Samoura's knowledge of the soccer world also came under question when she told French media on Saturday that, when she first met Infantino in November, he was still campaigning for Michel Platini. Platini had in fact been suspended by FIFA the previous month in one of the organization's most high-profile disciplinary decisions and Infantino was already a presidential candidate.

By appointing Samoura for the CEO-like job, Infantino could be better placed to retain some executive functions which were meant to have been stripped from the president to prevent a leader enjoying a power base like Blatter's.

Although Infantino has been in the job for more than two months, he does not appear to have been paid yet.

"My pay is not yet fixed as far as I am concerned," making it difficult to give a figure, Infantino said while laughing when asked about his salary on Friday.

But the remuneration committee headed by Scala agreed Infantino's salary before the Feb. 26 election and decided the new secretary general would now be paid more than the president.
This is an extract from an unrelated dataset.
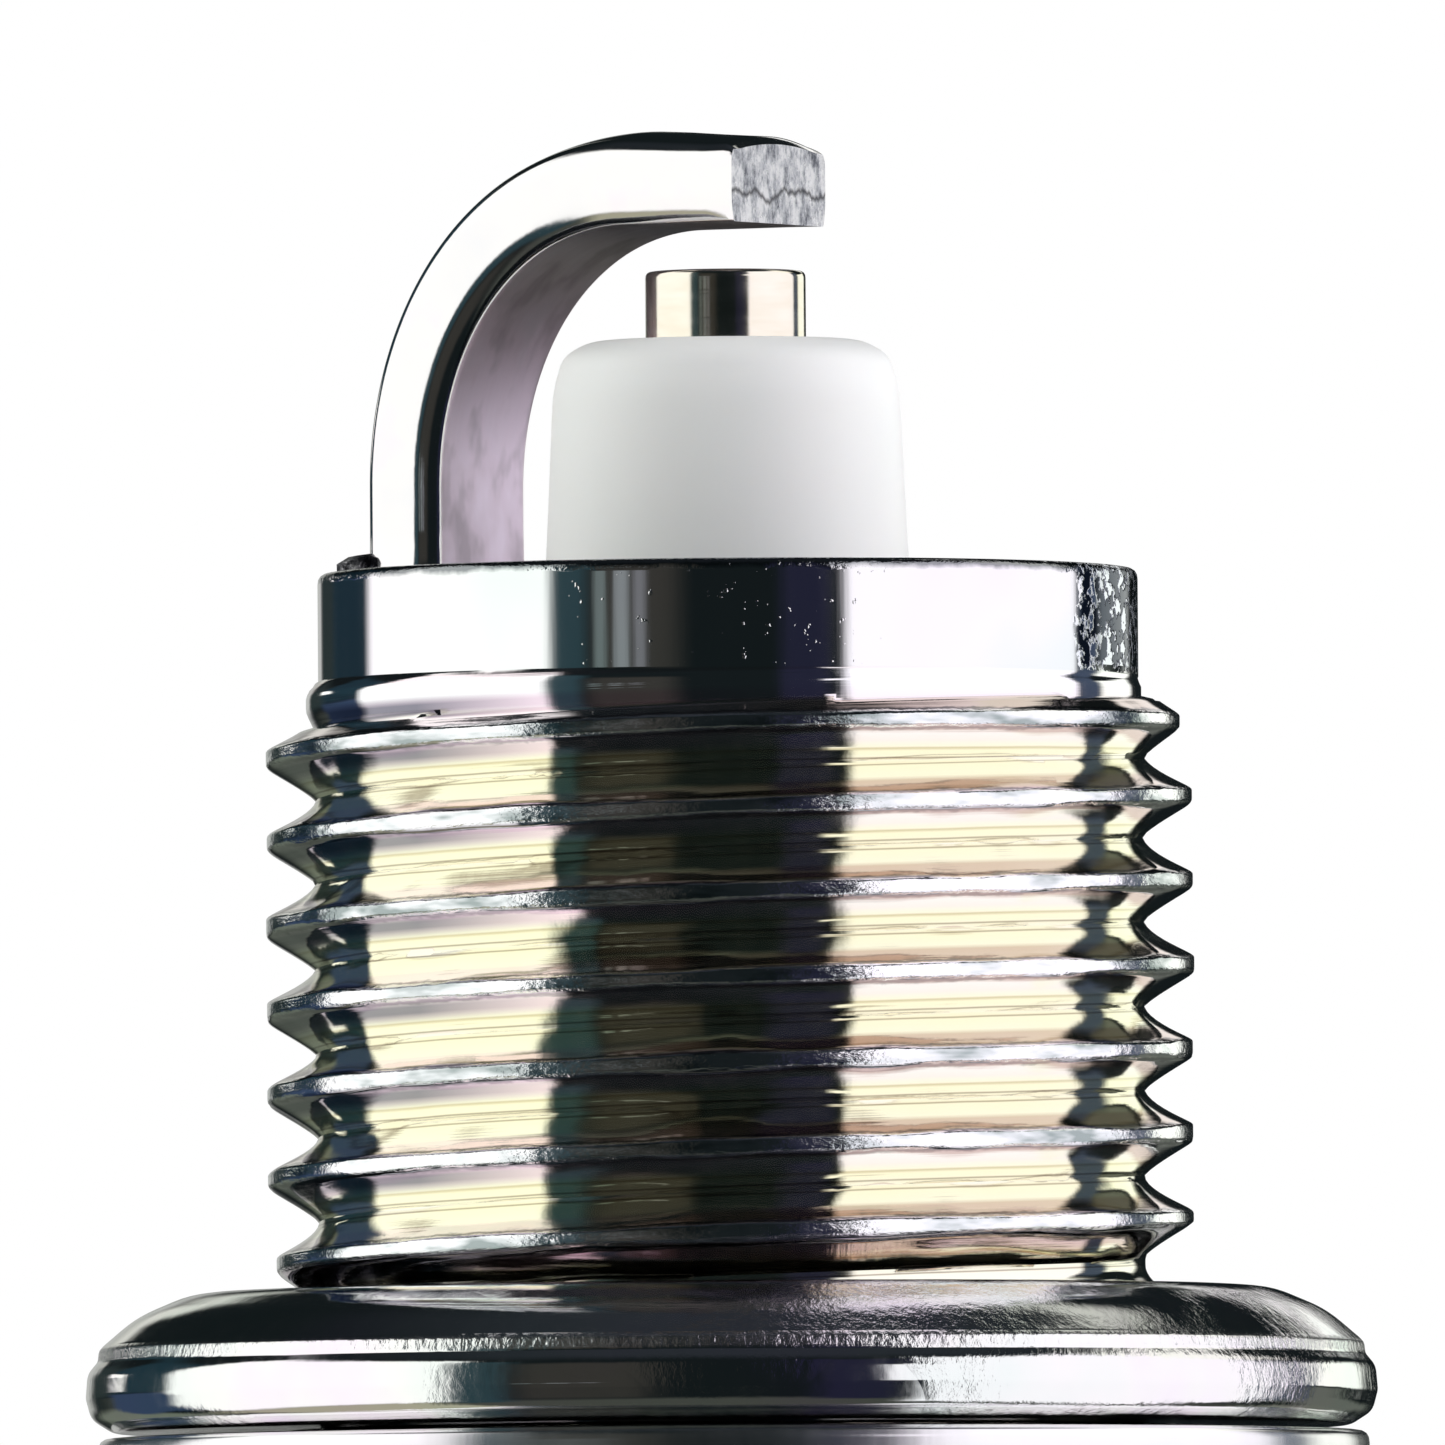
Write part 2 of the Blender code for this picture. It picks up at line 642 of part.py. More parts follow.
def make_terminal_nut(collar_bottom):
    """The removable nut: a base, a waist that the cap's clip snaps round, and a rounded head."""
    nickel = material("terminal_nut_nickel", (0.80, 0.79, 0.76), 1.0, 0.2)
    top = collar_bottom - REST_GAP
    base_bottom = top - 1.8 * MM
    waist_bottom = base_bottom - 2.0 * MM
    bore_end = STUD_END - MOVING_GAP
    corner = 0.7 * MM
    profile = [
        (NUT_BORE_RADIUS + 0.25 * MM, top),
        (NUT_BASE_RADIUS - 0.2 * MM, top),
        (NUT_BASE_RADIUS, top - 0.2 * MM),
        (NUT_BASE_RADIUS, base_bottom + 0.2 * MM),
        (NUT_BASE_RADIUS - 0.2 * MM, base_bottom),
        (NUT_GROOVE_RADIUS, base_bottom - 0.3 * MM),
        (NUT_GROOVE_RADIUS, waist_bottom + 0.3 * MM),
        (NUT_HEAD_RADIUS, waist_bottom - 0.2 * MM),
    ]
    profile += arc(NUT_HEAD_RADIUS - corner, TERMINAL_END + corner, corner, 0.0, -90.0, 3)
    profile += [
        (0.0, TERMINAL_END),
        (0.0, bore_end - 0.3 * MM),
        (NUT_BORE_RADIUS, bore_end),
        (NUT_BORE_RADIUS, top - 0.25 * MM),
    ]
    smooth(applied(turned("terminal_nut", profile, nickel, 32)))


def main():
    make_shell()
    make_gasket()
    make_insulator()
    make_centre_electrode()
    make_ground_electrode()
    make_seals()
    socket_top, seal_bottom = make_stem_filling()
    collar_bottom = make_terminal_stud(socket_top, seal_bottom)
    make_terminal_nut(collar_bottom)


main()
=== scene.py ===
"""The looks of the spark plug: fine surfaces, materials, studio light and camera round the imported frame."""

import math

import bmesh
import bpy
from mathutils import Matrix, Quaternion, Vector, noise


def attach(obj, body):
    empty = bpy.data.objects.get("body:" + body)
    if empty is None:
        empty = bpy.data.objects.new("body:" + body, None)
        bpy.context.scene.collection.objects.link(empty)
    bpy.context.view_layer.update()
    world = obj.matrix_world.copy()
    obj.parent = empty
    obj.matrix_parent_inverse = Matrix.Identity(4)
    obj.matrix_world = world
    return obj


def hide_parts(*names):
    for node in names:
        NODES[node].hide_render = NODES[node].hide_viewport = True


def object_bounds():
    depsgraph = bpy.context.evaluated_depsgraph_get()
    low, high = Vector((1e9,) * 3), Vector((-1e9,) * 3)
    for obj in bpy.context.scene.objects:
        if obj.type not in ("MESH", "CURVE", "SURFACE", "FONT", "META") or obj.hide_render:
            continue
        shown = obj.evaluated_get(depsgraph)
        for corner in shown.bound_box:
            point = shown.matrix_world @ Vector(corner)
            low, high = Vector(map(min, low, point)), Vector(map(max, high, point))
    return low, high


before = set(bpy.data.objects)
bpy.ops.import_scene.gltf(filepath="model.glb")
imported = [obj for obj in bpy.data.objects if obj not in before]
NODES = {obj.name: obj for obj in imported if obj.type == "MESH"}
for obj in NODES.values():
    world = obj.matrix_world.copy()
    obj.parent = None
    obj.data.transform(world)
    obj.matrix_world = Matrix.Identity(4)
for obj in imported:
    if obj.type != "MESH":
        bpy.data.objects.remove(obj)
CAD_LOW, CAD_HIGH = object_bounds()

MM = 0.001

# The shell's levels, radii and thread
SEAT_Z = -0.1 * MM
REACH = 12.7 * MM
PILOT_HEIGHT = 1.6 * MM
PILOT_BOTTOM = REACH - PILOT_HEIGHT
PILOT_RADIUS = 6.08 * MM
ROOT_RADIUS = 6.12 * MM
MAJOR_RADIUS = 6.86 * MM
NECK_RADIUS = 6.1 * MM
NECK_TOP = 1.2 * MM
THREAD_PITCH = 1.25 * MM
THREAD_CREST_AT_ZERO = 1.83 * MM
THREAD_FIRST_TURN = -0.9
THREAD_FULL_TURN = 0.95
THREAD_FADE_TURN = 6.6
THREAD_LAST_TURN = 7.85
THREAD_FLAT_TURN = 6.75
THREAD_FLAT_LEAD = 0.65 * MM
COLLAR_RADIUS = 9.42 * MM
COLLAR_BOTTOM = -4.4 * MM
GROOVE_RADIUS = 8.1 * MM
GROOVE_BOTTOM = -6.2 * MM
HEX_ACROSS_FLATS = 20.8 * MM
HEX_TOP = -6.5 * MM
HEX_BOTTOM = -14.5 * MM
CRIMP_RADIUS = 8.35 * MM
CRIMP_BOTTOM = -16.7 * MM
NUT_TRAVEL = 10.0 * MM

# Half size of the floor, and how far it lies below the nut's lowest place
FLOOR_HALF = 6.0
FLOOR_GAP = 0.3 * MM

# Steps round the plug's axis for the shell and the gasket
AROUND = 288


# Meshes


def new_piece(name, mesh, material, angle=None, creases=()):
    """Make an object from a bmesh, with its faces pointing out and level creases at some heights."""
    bmesh.ops.recalc_face_normals(mesh, faces=mesh.faces)
    data = bpy.data.meshes.new(name)
    mesh.to_mesh(data)
    mesh.free()
    piece = bpy.data.objects.new(name, data)
    bpy.context.scene.collection.objects.link(piece)
    for one in material if isinstance(material, (list, tuple)) else [material]:
        data.materials.append(one)
    data.shade_smooth()
    if angle:
        data.set_sharp_from_angle(angle=math.radians(angle))
    for edge in data.edges if creases else ():
        heights = [data.vertices[i].co.z for i in edge.vertices]
        if any(max(abs(z - level) for z in heights) < 1e-7 for level in creases):
            edge.use_edge_sharp = True
    return piece


def rounded(profile, steps=4):
    """A (radius, z, rounding) outline with each corner cut back by its rounding and turned in steps."""
    points = []
    count = len(profile)
    for i, (r, z, cut) in enumerate(profile):
        here = Vector((r, z))
        if cut <= 0.0 or i in (0, count - 1):
            points.append((r, z))
            continue
        before = Vector(profile[i - 1][:2]) - here
        after = Vector(profile[i + 1][:2]) - here
        cut = min(cut, 0.42 * before.length, 0.42 * after.length)
        start = here + before.normalized() * cut
        end = here + after.normalized() * cut
        points.append(tuple(here + before.normalized() * cut * 1.15))
        for k in range(steps + 1):
            t = k / steps
            mixed = start * (1 - t) ** 2 + here * (2 * t * (1 - t)) + end * t * t
            points.append(tuple(mixed))
        points.append(tuple(here + after.normalized() * cut * 1.15))
    return points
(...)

Former FIFA anti-corruption adviser Mark Pieth, who is close to Scala, said that the rift between Infantino and Scala is partly because the president "wants more than the 2 million (Swiss francs; $2 million) that Domenico is offering him."

In his first week in the job, Infantino said he didn't seek the presidency "for money."

Having campaigned on a pledge to make FIFA more open and transparent, Infantino has struggled to make an immediate impact.

The 45-year-old Swiss-Italian and his council members stayed in the high-end Four Seasons Hotel in Mexico while the rest of FIFA staff were in the more moderately priced 5-star Intercontinental, albeit following long-standing bookings.

When Infantino toured the hotels used by regional confederations he was surrounded by several security guards and he didn't appear to meet regular football fans or escape the FIFA bubble during a week in Mexico.

One of FIFA's greatest challenges in the last year has been convincing the world's media that it can be trusted to clean up its act and is now more transparent.

But FIFA was admonished in Britain's Daily Mail newspaper for scoring a "spectacular PR own goal" by putting media behind barbed wire to glimpse down on a lavish dinner for delegates on half of the Azteca Stadium pitch on Wednesday.

The other half of the 1970 and 1986 World Cup final field was used for a game featuring FIFA's new "legends" team — Infantino's attempt to bring stars of the game closer to its governing body.

FIFA said the veterans, including Brazil great Ronaldinho, were not paid to be in Mexico. Member associations, though, could claim $1,000 each for three delegates just for attending a few days in Mexico.

"We don't take the 1,000 — we think it is outrageous," English Football Association chief executive Martin Glenn said. "It costs you nothing to come here, you have got no expenses when you are here so I don't understand the logic of it."

Infantino said the future of the handouts "can be looked at" but Glenn described FIFA as "old-school" when it comes to spending that could be better invested in football projects.

"If you were a major U.S. multinational you wouldn't be running things quite in this way," Glenn reflected on the congress.

After more than two months with Infantino at the helm, FIFA still resembles the remote and detached institution of the Blatter era.

And with Friday's congress being seen as a power grab by Infantino, the president faces an immediate challenge to recapture the optimism that greeted his election win.